Having regrets after someone dies that you never communicated with them well enough about your feelings is not a regret you have to have. There are so many ways to tell someone you love them even without words. A regular phone call to chat. A quick visit to help with some chores. A birthday or mother's/father's day card. But if you're really lucky, like me, you'll have memories of good, lengthy and sometimes very thought-provoking conversations with your mom or dad. Those are the memories that you can cherish even 15 years and longer after they are gone.

Thursday, July 22, 2010

Too Much Information

I admit I am guilty of tuning out - tuning out the news that is. In recent weeks there has been repeated stories in the newspaper and television news about a dog neglect situation near Winnipeg. You would think that as a communicator and news junkie that I would want to hear all about it and have my two cents put in. But no - I simply cannot handle hearing about someone neglecting animals, especially dogs, but any animals in any way. The fact that this is to such a horrific degree as to be 'news worthy' just turns my stomach. Literally, I change the channel, skip the page and have not informed myself about the situation at all. Forgive me for not being a better advocate for animals.

A strong advocate would learn everything and be vocal about change, about legislation, about penalties. A strong advocate would offer to take some of those poor, neglected dogs into their own homes and nurse them back to health and a long and happy life in a loving home.

I'm not that strong advocate but boy do I ever admire the people who are. For me, it hurts, physically, to see that kind of neglect and pain heaped on defenceless animals. All I can do is cuddle my Cleo and promise her she will never, ever be subjected to that kind of cruelty or abuse at my hands. But thank you to those advocates who do take care of the neglected and abused - in my books - you are akin to Saints.

Monday, July 12, 2010

To email or not to email

So often it is easier for people who are very computer literate and accustomed to talking by keyboard to send an email rather than have a face to face meeting. Especially if the topic under discussion could present some form of conflict, minor or otherwise.

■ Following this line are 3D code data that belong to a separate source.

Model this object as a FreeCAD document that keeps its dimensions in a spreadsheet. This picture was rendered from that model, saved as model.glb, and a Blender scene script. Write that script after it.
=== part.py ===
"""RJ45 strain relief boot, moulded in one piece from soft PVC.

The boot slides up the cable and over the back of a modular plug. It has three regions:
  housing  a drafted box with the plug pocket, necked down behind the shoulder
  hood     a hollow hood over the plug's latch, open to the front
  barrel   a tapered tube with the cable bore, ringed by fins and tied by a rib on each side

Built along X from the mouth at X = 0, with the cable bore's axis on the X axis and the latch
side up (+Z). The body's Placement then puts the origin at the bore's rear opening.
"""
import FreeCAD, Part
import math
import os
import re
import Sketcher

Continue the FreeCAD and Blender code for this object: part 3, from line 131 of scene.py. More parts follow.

Probably the best way to handle a situation like this is just to suck it up and go talk to the other person and you'll discover that it wasn't such a big deal after all. We human beings are very good at imagining the boogy man is much bigger than it is.

But there are those times when an email is a good way to communicate something - to one or a group of people. Many times I have been on the receiving end of emails that just make me shake my head and wonder if the person who wrote it took the time to self-edit before sending. Pretty sure they didn't. Pretty sure I have to constantly remind myself to do this too. Once you get typing BAM you can say a lot of things in a few, often insulting, paragraphs. Might not be your intention but there you have it.

When it comes to emails, no matter to whom or about what, always read it before you hit the send button. Check for spelling and punctuation, sure, because your email represents you. However, what is really important is to read it as if you were the receiver. How would you react to what you are saying? Is there a better way to say something so that it doesn't lose the message but doesn't come across as insulting, blaming, uncaring or belligerent? Do you have to use the words "must" or can you change that to read "should consider". Harsh directives by email get an equally harsh reaction so if you can soften it, try to do so.

Tuesday, July 6, 2010

A Communication Train Wreck

Last night I was riveted to the television watching an hour long interview with Jake and Vienna from last year's Bachelor talk about their break up. In my own defence, there was nothing else to watch and this was such a train wreck, I couldn't seem to stop watching it.

It was just a bad match up from the get go. No, I don't watch Bachelor on a regular basis and didn't watch it last year. But I do often read covers of tabloids when paying for my groceries. It seems obvious to me that if you put two egomaniacs together you're going to have a problem. Big problem.

However, I want to talk about the one communication issue they had that also drives me nuts. Throughout the interview Vienna basically didn't want to let Jake have a word in edgewise - and when she did stop talking long enough for him to make a comment, she interrupted him or talked over him to make her point or disagree with him. SO MANY PEOPLE do this. In this case it was a big red flag for a crumbling relationship but what about when it happens to you in the work place? Your ability to communicate your thoughts or ideas are seriously hindered when someone with interuptitis is in the room.

For someone with interuptitis, the most important sound is their own voice. Nobody has anything as important to say as they do and they'll make sure you get so frustrated you just give up. I've tried meeting these people head on with the same tactic Jake tried last night "Will you please stop interrupting me?" Which they do until you open your mouth again. Then you just scream in frustration or stomp off in anger.

The reality is - they don't hear you when you talk anyway. You can't force them to listen to you - any time they pause they are thinking about what they are going to say next, not what you are saying now. And I don't really think there is a solution to fix these people - but you can make sure you aren't one yourself. Remember from a previous post - listening is the most important part of a conversation. Be a good listener. Speak softly, it forces other people to pay closer attention. Save your comments for really important observations, and people will start to anticipate your wisdom and let you talk. And if possible, stop inviting Interuptitis to your important meetings.